Stevie Nicks has rock and roll stories for days. And in case she forgets any of them, according to a Q&A in this week’s first-ever New Yorker digital interviews edition with actress/writer Tavi Gevinson, she has nearly 50 years of meticulous journals to help jog her memory.
“When I keep my journal, it’s big, like a telephone book, because I always feel that that will never get lost. So what I do is I write on the right side of the page, and then on the left-hand side I write poetry, which I usually take right out of my prose,” she told Gevinson. “So lots of times, when I go back to them, it’s to look at the poetry for songs. I would rather spend the time writing a new journal entry than going back and reading old journal entries, because if you go back you’re not going to go forward. I just try to keep going forward.”
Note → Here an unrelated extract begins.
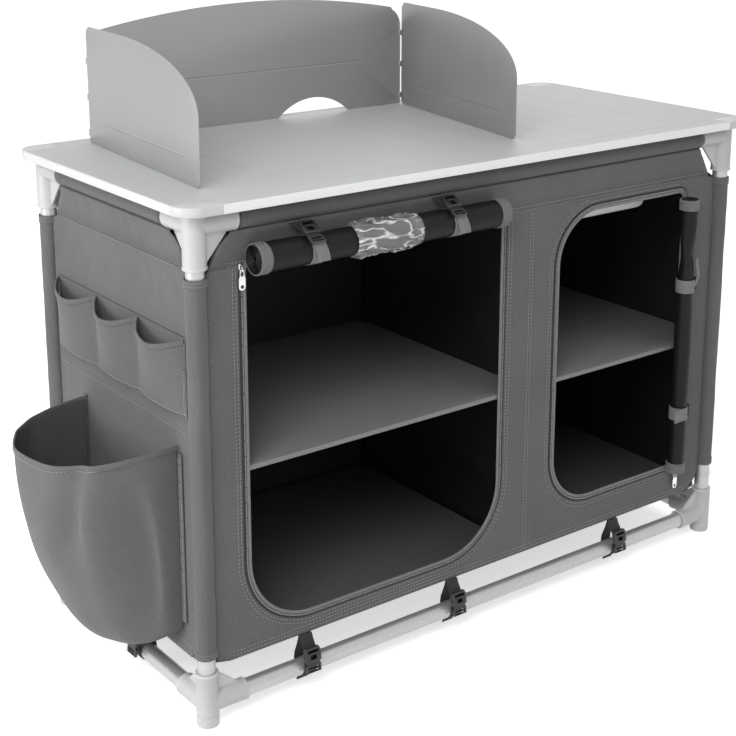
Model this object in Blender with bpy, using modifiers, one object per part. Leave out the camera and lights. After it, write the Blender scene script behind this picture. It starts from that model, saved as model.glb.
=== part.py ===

The 73-year-old Fleetwood Mac legend also opened up about her burgeoning friendship with Lorde, what she’s learned from her longtime bandmate Christine McVie and the very important, prescient advice she gave to Katy Perry in a hotel lobby 10 years ago. Describing how fame, and the internet, can be destructive forces, Nicks gave as an example her chat with Perry at the Corinthia Hotel in London, in which the “Smile” singer asked her elder stateswoman for advice on handling chart rivals.
“I said, ‘I don’t have rivals,'” Nicks recalled telling Perry. “And her big blue eyes got bigger and bluer. And I said, ‘No, Katy, I don’t, and neither do you. You are Katy Perry, you’re who you are, you do what you do and you’re great at it. I’m Stevie Nicks, I do what I do and I’m great at it. We don’t have rivals. That’s just ridiculous.'”
Nicks said Perry responded by referencing one-time nemesis Taylor Swift’s “army” of fans and their brief mortal enemies in Perry’s fan crew, at which point the Mac singer recalled cutting Katy off and explaining, “‘That’s just bulls–t. You have to just walk away from that. Don’t carry that around in your mind because then they’re winning this game.'”
Gevinson, who first met Nicks in 2013 — after giving a TEDX Teen talk critiquing the trend of superficially “strong” female characters in pop culture that ended with the line “Just be Stevie Nicks” — opens the piece by describing an invitation to see Fleetwood Mac in Chicago shortly after the talk. At the show, Nicks dedicated “Landslide” to the Rookie founder and then gifted her with a gold, moon-shaped necklace, a “token she grants to those she’s taken under her wing.”
There’s another one of those necklaces Nicks is holding onto for one of Gevinson’s pals, Lorde, who sent along a question for her musical hero inquiring about how she stays in touch with her dreams. “You know, the last show that Fleetwood Mac did in New Zealand, I found out that she had come with her parents, and she didn’t tell me she was even coming, so I didn’t get to meet her,” Nicks said of Lorde.
“I have a moon for her, and it’s in a box with a little note, and I’ve never been able to get it to her. I don’t think Lorde is going to have any problem at all keeping in touch with what she does. I think she’s just as odd as you or me. She’s a strange girl, and so are we. And she’s a really great writer and she’s really good at doing her own recorded stuff. I don’t think that any real serious songwriter is ever going to have a problem staying connected to the dream world that allows us to write songs… Back to Lorde. She just has to keep doing what she’s doing.”
The wide-ranging chat also touched on the mythical “gothic trunk of lost songs” in a suitcase she misplaced when they were accidentally sold at a flea market while on the road in 1983 — not to worry, her dedicated fans tracked the demos down and sent them back to her. Nicks also described how the line about a “white winged dove” in her 1982 solo hit “Edge of Seventeen” was inspired by an odd airplane menu item, how her friendship with Prince in the 1980s led to her working with him on her “Little Red Corvette”-inspired 1983 hit “Stand Back” and why The Weeknd’s “Starboy” and rapper Nelly are key parts of her private music stash.